Downtrend Line: Connecting lower highs, indicating that the market is moving downward.
4. Chart Patterns
Chart patterns such as head and shoulders, triangles, and double tops or bottoms are used to forecast future price directions. These formations help traders spot continuation or reversal patterns.
Price Action Trading Strategies
Price action trading offers numerous strategies that can be tailored to various market conditions. Below are some popular strategies used by traders:
1. Pin Bar Strategy
A pin bar is a reversal candlestick pattern that signifies a sharp rejection of a price level. It has a long wick and a small body, indicating that the price has reversed from the extreme point of the wick.
- How to trade: When a pin bar forms at key support or resistance levels, it often signals that the price is about to reverse. Traders enter the trade in the direction opposite to the wick after confirming the rejection.
2. Inside Bar Strategy
An inside bar is a two-candlestick formation where the second candle is completely inside the range of the previous candle.
- How to trade: Inside bars often signal a period of consolidation, followed by a strong breakout. Traders place buy or sell orders above or below the inside bar’s range, expecting a breakout.
3. Support and Resistance Bounce Strategy
Support and resistance bounce strategies focus on the market’s reaction to these key levels. Price often reacts by 'bouncing' off these levels repeatedly, as they act as strong barriers of support or resistance in the market.
- How to trade: When the price reaches a well-established support or resistance level, you can look for signs of rejection, such as a candlestick reversal pattern or a long wick, to enter a trade in the opposite direction.
4. Breakout Strategy
Breakouts occur when the price moves out of a consolidation zone or surpasses key support/resistance levels.
- How to trade: Traders enter trades when the price breaks through a major level of support or resistance, anticipating a strong move in the breakout direction. It's essential to confirm the breakout by waiting for a candle to close beyond the level to avoid false breakouts.

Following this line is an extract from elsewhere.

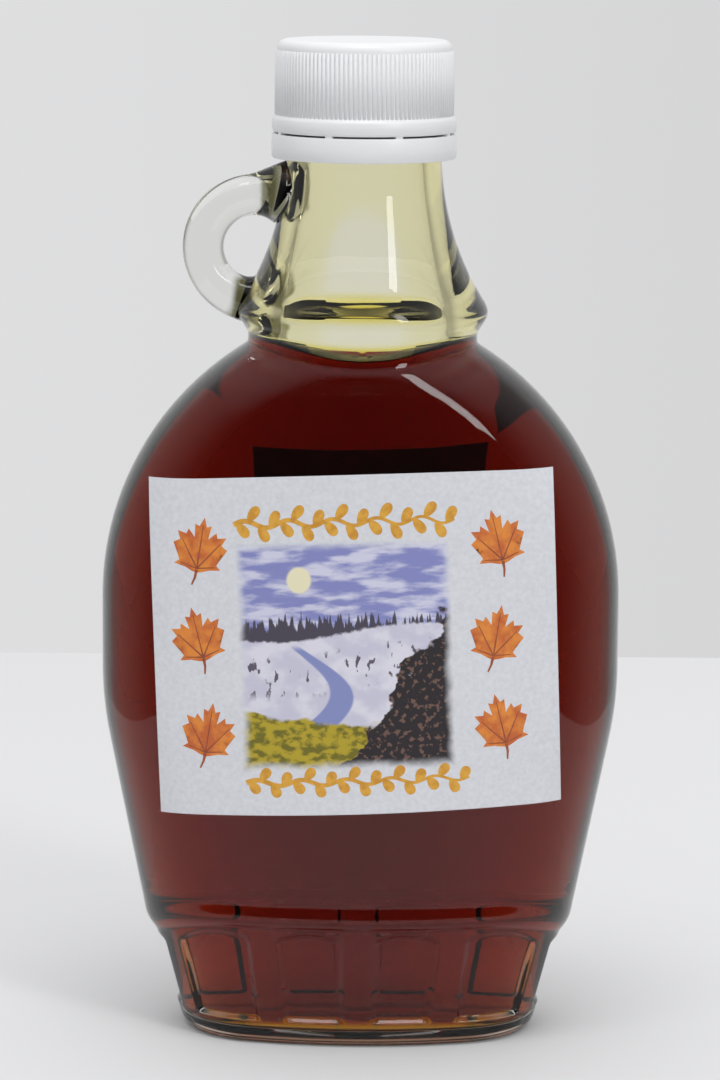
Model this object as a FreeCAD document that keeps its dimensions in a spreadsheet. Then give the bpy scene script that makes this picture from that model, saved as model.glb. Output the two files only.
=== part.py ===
"""Glass syrup flask with a ring handle on its neck, a ribbed screw cap and two paper labels.

The frame is in millimetres: origin at the centre of the foot, +Z up, the front label faces -Y
and the ring handle is on the -X side.
"""

import FreeCAD, Part
import math
import os
import re

import Sketcher

DOC = FreeCAD.newDocument("SyrupFlask")
TOUCH = 0.01

# ---------------------------------------------------------------------------------------------
# Driving dimensions. Heights are measured from the table, radii and half widths from the axis.
# ---------------------------------------------------------------------------------------------
SIZES = {
    # flask body, as ovals of four arcs stacked on the axis
    "foot_half_width": 29.6,
    "foot_half_depth": 16.9,
    "basket_top_height": 16.4,
    "basket_half_width": 34.3,
    "basket_half_depth": 18.7,
    "roll_end_height": 16.6,
    "roll_front_height": 20.6,
    "roll_bulge": 0.45,
    "ridge_end_height": 21.0,
    "ridge_front_height": 23.0,
    "ridge_band": 1.8,
    "ridge_half_depth": 20.0,
    "wall_angle": 11.3,
    "belly_low_height": 62.0,
    "belly_radius": 60.0,
    "belly_high_height": 74.0,
    "belly_half_width": 43.45,
    "belly_half_depth": 21.5,
    "shoulder_half_depth": 20.5,
    "shoulder_roll_height": 110.0,
    "end_arc_angle": 74.0,
    "heel_radius": 2.6,
    # glass
    "wall": 2.4,
    "floor_thickness": 3.4,
    "inner_heel_radius": 4.5,
    # fluted basket
    "front_panel_width": 12.5,
    "corner_panel_width": 14.6,
    "end_panel_width": 13.6,
    "panel_bottom_height": 5.0,
    "panel_top_gap": 1.8,
    "panel_arch_rise": 1.3,
    "panel_depth": 0.7,
    # neck
    "waist_radius": 19.1,
    "waist_height": 118.6,
    "waist_band": 1.8,
    "collar_low_radius": 20.2,
    "collar_low_height": 120.4,
    "flare_low_radius": 20.3,
    "flare_low_height": 123.7,
    "neck_radius": 12.85,
    "neck_height": 149.0,
    "lock_bead_radius": 13.9,
    "lock_bead_thickness": 1.2,
    "finish_radius": 12.6,
    "finish_height": 154.4,
    "neck_wall": 3.1,
    "bore_flare_radius": 64.0,
    "flare_radius": 46.7,
    "collar_bulge_radius": 2.6,
    "rim_height": 165.1,
    # ring handle
    "ring_offset": 17.9,
    "ring_height": 132.6,
    "ring_radius": 8.7,
    "ring_bar_radius": 3.4,
    "ring_joint_radius": 2.6,
    # syrup
    "fill_height": 117.4,
    # cap
    "cap_height": 167.0,
    "cap_radius": 14.55,
    "rib_count": 120.0,
    "rib_depth": 0.35,
    "rib_top_gap": 2.2,
    "cap_edge_radius": 1.3,
    "cap_skirt_low": 151.9,
    "cap_bead_radius": 15.25,
    "cap_bead_height": 2.4,
    "cap_clearance": 0.2,
    # tamper band
    "band_low": 147.6,
    "band_gap": 0.3,
    "band_radius": 15.3,
    "band_clearance": 0.5,
    "bridge_count": 8.0,
    "bridge_width": 1.2,
    # paper labels
    "paper_thickness": 0.15,
    "front_label_width": 66.4,
    "front_label_height": 55.8,
    "front_label_middle": 68.9,
    "front_label_offset": -0.8,
    "front_label_tilt": 2.2,
    "back_label_width": 48.0,
    "back_label_height": 56.0,
    "back_label_middle": 69.0,
    "back_label_offset": 2.9,
    "back_label_tilt": -1.0,
}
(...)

Timeframes and Markets for Price Action Trading
Price action trading can be applied across different timeframes, depending on the trader's style and preferences.

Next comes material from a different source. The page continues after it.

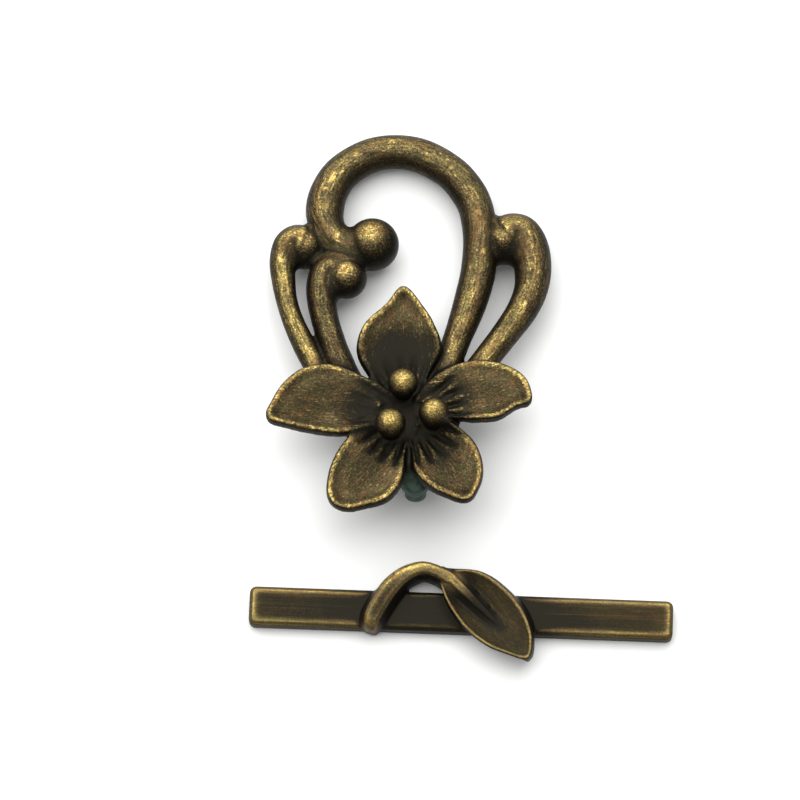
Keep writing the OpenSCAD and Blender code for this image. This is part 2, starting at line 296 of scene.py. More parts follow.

Short-term traders (scalpers and day traders) typically use lower timeframes such as the 5-minute or 15-minute chart. These traders focus on small price movements and aim to make quick profits.
Swing traders usually operate on the 4-hour or daily chart, looking for medium-term price movements.

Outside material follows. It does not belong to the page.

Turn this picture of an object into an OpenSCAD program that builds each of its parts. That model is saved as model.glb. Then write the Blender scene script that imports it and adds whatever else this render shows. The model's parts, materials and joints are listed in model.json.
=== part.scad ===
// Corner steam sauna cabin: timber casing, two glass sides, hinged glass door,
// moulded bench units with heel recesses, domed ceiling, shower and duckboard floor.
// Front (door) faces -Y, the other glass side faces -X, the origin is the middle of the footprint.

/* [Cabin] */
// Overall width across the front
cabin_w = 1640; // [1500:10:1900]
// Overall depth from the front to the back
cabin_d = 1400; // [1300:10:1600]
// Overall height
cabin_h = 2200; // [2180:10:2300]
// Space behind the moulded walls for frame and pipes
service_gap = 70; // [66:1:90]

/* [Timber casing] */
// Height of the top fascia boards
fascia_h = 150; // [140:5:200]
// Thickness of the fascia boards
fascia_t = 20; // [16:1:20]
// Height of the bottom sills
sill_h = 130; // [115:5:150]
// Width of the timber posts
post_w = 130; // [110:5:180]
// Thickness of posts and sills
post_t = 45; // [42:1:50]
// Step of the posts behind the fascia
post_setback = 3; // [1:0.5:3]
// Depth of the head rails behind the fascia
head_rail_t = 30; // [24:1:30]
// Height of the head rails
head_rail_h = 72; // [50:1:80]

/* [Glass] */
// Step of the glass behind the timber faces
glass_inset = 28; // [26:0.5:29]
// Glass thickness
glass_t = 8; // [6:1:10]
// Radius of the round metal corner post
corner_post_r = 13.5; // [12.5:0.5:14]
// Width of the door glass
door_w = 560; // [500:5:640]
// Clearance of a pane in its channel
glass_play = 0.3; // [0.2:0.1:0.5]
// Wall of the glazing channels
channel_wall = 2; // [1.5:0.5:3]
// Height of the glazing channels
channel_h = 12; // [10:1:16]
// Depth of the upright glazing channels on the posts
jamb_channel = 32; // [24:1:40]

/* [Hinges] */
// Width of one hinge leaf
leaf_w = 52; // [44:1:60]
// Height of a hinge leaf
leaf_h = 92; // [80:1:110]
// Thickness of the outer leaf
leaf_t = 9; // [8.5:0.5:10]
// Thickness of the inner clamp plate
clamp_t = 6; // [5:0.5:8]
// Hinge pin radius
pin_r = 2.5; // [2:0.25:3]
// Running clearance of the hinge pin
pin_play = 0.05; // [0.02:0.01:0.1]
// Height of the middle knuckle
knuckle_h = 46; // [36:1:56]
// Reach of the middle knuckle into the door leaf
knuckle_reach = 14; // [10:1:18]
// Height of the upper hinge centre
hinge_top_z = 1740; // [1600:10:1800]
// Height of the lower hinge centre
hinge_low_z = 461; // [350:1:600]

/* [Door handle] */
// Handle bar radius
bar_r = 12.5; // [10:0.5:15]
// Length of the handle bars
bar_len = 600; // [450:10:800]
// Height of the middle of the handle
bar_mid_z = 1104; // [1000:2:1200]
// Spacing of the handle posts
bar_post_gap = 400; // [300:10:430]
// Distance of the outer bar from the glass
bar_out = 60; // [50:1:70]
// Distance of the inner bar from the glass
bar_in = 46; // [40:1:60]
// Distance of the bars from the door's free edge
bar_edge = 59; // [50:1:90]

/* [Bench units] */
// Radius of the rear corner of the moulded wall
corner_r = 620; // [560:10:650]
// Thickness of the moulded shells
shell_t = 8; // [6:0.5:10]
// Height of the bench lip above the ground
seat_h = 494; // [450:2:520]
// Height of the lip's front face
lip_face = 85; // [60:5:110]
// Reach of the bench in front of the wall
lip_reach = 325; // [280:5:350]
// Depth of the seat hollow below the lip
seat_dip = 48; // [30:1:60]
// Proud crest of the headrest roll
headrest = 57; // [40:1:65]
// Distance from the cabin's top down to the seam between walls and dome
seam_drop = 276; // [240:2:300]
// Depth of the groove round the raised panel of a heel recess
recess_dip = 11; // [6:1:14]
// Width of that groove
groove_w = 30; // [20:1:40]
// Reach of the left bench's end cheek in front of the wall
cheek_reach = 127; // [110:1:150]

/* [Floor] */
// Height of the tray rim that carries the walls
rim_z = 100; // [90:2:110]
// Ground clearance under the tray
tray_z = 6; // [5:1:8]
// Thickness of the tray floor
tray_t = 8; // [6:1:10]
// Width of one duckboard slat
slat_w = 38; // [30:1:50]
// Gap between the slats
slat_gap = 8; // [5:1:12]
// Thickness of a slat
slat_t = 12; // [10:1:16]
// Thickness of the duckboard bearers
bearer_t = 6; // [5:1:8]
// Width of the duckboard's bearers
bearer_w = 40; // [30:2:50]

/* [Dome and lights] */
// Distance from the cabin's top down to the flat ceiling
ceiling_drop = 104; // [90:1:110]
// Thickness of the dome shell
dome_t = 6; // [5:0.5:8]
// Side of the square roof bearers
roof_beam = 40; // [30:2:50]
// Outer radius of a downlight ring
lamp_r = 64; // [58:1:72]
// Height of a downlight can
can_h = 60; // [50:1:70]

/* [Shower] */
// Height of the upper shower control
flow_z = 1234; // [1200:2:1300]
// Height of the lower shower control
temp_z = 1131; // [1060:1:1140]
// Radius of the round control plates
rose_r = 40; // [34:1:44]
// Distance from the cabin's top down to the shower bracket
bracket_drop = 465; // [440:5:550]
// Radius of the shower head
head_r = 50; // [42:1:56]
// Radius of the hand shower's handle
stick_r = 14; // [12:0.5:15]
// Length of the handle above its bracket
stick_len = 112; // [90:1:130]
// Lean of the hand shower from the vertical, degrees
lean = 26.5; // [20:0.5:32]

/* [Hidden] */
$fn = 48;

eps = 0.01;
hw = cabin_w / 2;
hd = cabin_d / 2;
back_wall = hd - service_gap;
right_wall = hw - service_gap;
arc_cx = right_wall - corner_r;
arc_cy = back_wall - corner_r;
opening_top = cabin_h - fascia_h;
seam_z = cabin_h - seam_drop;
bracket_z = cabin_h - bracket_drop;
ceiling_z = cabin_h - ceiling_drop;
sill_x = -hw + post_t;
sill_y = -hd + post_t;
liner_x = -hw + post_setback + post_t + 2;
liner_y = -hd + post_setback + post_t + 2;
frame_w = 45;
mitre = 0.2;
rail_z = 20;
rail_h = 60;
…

Position traders may analyze the weekly or monthly charts, focusing on long-term price trends.
This strategy is also versatile and can be applied to various markets such as:
Forex: Price action is popular in the forex market due to its liquidity and volatility.
Stocks: Many stock traders use price action to time their entries and exits.
Cryptocurrencies: Given the volatility in the crypto markets, price action strategies are highly effective.
Risk Management in Price Action Trading
No matter how skilled a trader is at reading price action, risk management is critical to long-term success. Here are some best practices:
Set Stop Losses: Always have a predefined stop loss in place to protect your capital in case the market moves against you.
Risk-Reward Ratio: Target a risk-reward ratio of 1:2 or 1:3 to maximize your potential gains relative to the risks involved in each trade
Position Sizing: Don't risk more than 1-2% of your total capital on a single trade. This ensures that a few losses won't deplete your account.
Conclusion
Price action trading offers a powerful, straightforward approach to trading that appeals to both beginners and experienced traders alike. By focusing on market psychology and price movements rather than complex indicators, traders can gain valuable insights into the market's behavior. Whether you’re trading forex, stocks, or cryptocurrencies, mastering price action strategies can enhance your ability to predict market trends, manage risk, and improve your overall trading performance.
Start practicing today, and remember, like any strategy, price action trading requires patience, discipline, and continuous learning.